Johnson Weekend brings in hundreds of finalists

Scholarship finalists visit campus for interviews, overnight stays


Abigail Summerville

Around 200 high school seniors from all over the country roamed the Washington and Lee campus early last week as participants in the annual “Johnson Weekend.” The visitors stayed with current W&L first-years from March 6-8 as they competed for the Johnson Scholarship.

The finalists were each vying for a spot in the roughly 10 percent of the incoming class that will receive the prestigious full-ride, according to the W&L admissions website. The Johnson Scholarship offers at least full tuition to recipients, as well as $7,000 to support their summer endeavors. In the past, the university has selected these 200 finalists based on their academic performance in high school, their personal accomplishments and their Johnson Scholarship application essay. Only around 40 of the 200 applicants will receive the award.

Johnson finalists said they appreciated the hospitable atmosphere that they felt on the W&L campus.

“The thing that stood out to me the most was how friendly everyone has been, and how much attention we’ve been given,” Sarishka Desai, from Connecticut, said.

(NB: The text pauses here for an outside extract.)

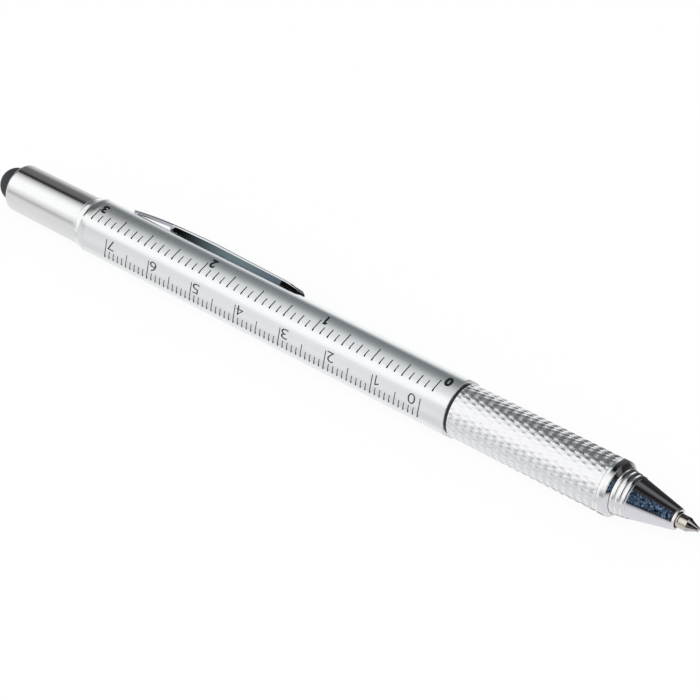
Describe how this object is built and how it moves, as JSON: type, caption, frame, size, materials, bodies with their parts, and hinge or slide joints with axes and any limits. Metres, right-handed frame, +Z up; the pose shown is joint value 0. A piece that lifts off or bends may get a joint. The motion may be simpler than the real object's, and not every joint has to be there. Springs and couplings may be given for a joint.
{
  "type": "multi tool pen",
  "caption": "Slim hexagonal metal pen with ruler scales, pocket clip, knurled twist grip, ballpoint tip, spirit level, capped screwdriver bit and rubber stylus end.",
  "frame": {"origin": "on the flat that the pen rests on, under the middle of the barrel's length", "axes": "+X along the pen towards its writing tip, +Z up from the flat that it rests on, +Y towards the clip's side"},
  "size_m": [0.1513, 0.0122, 0.01],
  "materials": {
    "satin_silver": "satin anodised",
    "chrome": "polished",
    "clip_chrome": "polished",
    "black_rubber": "matte",
    "black_plastic": "matte",
    "inner_brass": "turned",
    "bit_steel": "ground",
    "magnet": "plated",
    "inner_plastic": "moulded",
    "clear_vial": "clear",
    "clear_window": "clear",
    "level_liquid": "clear",
    "level_bubble": "clear",
    "refill_metal": "drawn",
    "tip_metal": "nickel plated",
    "ball_metal": "polished",
    "ink": "wet",
    "follower": "wet"
  },
  "bodies": {
    "barrel": {"barrel": "satin_silver", "rear_trim_ring": "chrome", "bit_holder": "satin_silver", "socket_magnet": "magnet", "level_cradle": "black_plastic", "level_vial": "clear_vial", "level_plug": "black_plastic", "level_liquid": "level_liquid", "level_window": "clear_window", "cam_tube": "inner_plastic", "thrust_washer": "black_plastic"},
    "cap": {"cap_shell": "chrome", "cap_insert": "inner_brass", "stylus_post": "black_plastic", "stylus_tip": "black_rubber"},
    "bit": {"screwdriver_bit": "bit_steel"},
    "clip": {"clip": "clip_chrome"},
    "bubble": {"level_bubble": "level_bubble"},
    "grip": {"guide_sleeve": "inner_brass", "retaining_ring": "bit_steel", "drag_ring": "black_rubber", "drive_bush": "inner_brass", "grip_sleeve": "satin_silver", "front_collar": "chrome", "thread_bush": "inner_brass"},
    "carrier": {"refill_carrier": "inner_plastic", "cam_pin": "bit_steel"},
    "refill": {"refill_tube": "refill_metal", "refill_tip": "tip_metal", "ink_column": "ink", "ink_follower": "follower"},
    "ball": {"writing_ball": "ball_metal"},
    "nose": {"nose_cone": "chrome"}
  },
  "joints": [
    {"name": "grip_twist", "type": "hinge", "parent": "barrel", "child": "grip", "pos_m": [0.041, 0, 0.005], "axis": [1, 0, 0], "range_deg": [0, 180]},
    {"name": "carrier_slide", "type": "slide", "parent": "grip", "child": "carrier", "axis": [1, 0, 0], "range_m": [-0.005, 0]},
    {"name": "refill_draw", "type": "slide", "parent": "carrier", "child": "refill", "axis": [1, 0, 0], "range_m": [0, 0.0078]},
    {"name": "ball_roll", "type": "hinge", "parent": "refill", "child": "ball", "pos_m": [0.0871, 0, 0.005], "axis": [0, 1, 0], "continuous": true},
    {"name": "nose_draw", "type": "slide", "parent": "grip", "child": "nose", "axis": [1, 0, 0], "range_m": [0, 0.026]},
    {"name": "cap_draw", "type": "slide", "parent": "barrel", "child": "cap", "axis": [-1, 0, 0], "range_m": [0, 0.044]},
    {"name": "bit_draw", "type": "slide", "parent": "barrel", "child": "bit", "axis": [-1, 0, 0], "range_m": [0, 0.022]},
    {"name": "clip_flex", "type": "hinge", "parent": "barrel", "child": "clip", "pos_m": [-0.0336, 0.00381, 0.0072], "axis": [0, -0.5, 0.866], "range_deg": [0, 3], "stiffness_Nm_per_rad": 2},
    {"name": "bubble_slide", "type": "slide", "parent": "barrel", "child": "bubble", "axis": [1, 0, 0], "range_m": [-0.008, 0.008]}
  ],
  "couplings": [
    {"joint": "carrier_slide", "follows": "grip_twist", "m_per_rad": -0.0015915},
    {"joint": "bit_draw", "follows": "cap_draw", "ratio": 0.5},
    {"joint": "refill_draw", "follows": "nose_draw", "ratio": 0.3}
  ]
}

Another finalist, Kate Ferencsik from Georgia, said the students, faculty and staff at W&L were hospitable.

“It was really inviting and welcoming,” she said. “I know that the motto of the campus is community, but for me that really resonated because I go to such a small school. It’s very similar to what I’m used to.”

Over the course of the three days, the prospective students toured campus, visited academic departments’ open houses, sat in on information sessions, were given an introduction to the honor system, participated in personal interviews, ate dinner with faculty members and attended classes with current students.

One prospect, Mary Beth Barksdale, said she appreciated the eye-opening class that she sat in on.

“I know zero Arabic, and that was one of the classes I went to and it was really amazing to watch these kids who had only been in it for two months speaking it,” Barksdale said. “They were halting, obviously, but they could communicate with the professor, and it’s really so different from English and I never thought of it as an option to take in college.”

A current Johnson Scholar at W&L, Jackson Roberts, ‘19, reflected on his experience last year at Johnson Weekend compared to his experience this year hosting two finalists.

“It was interesting being on the other side because the prospective Johnsons kind of looked to me for advice and insight, which I willingly gave,” Roberts said. “It was fun having the [Johnsons] around, though, and I enjoyed introducing them to the school.”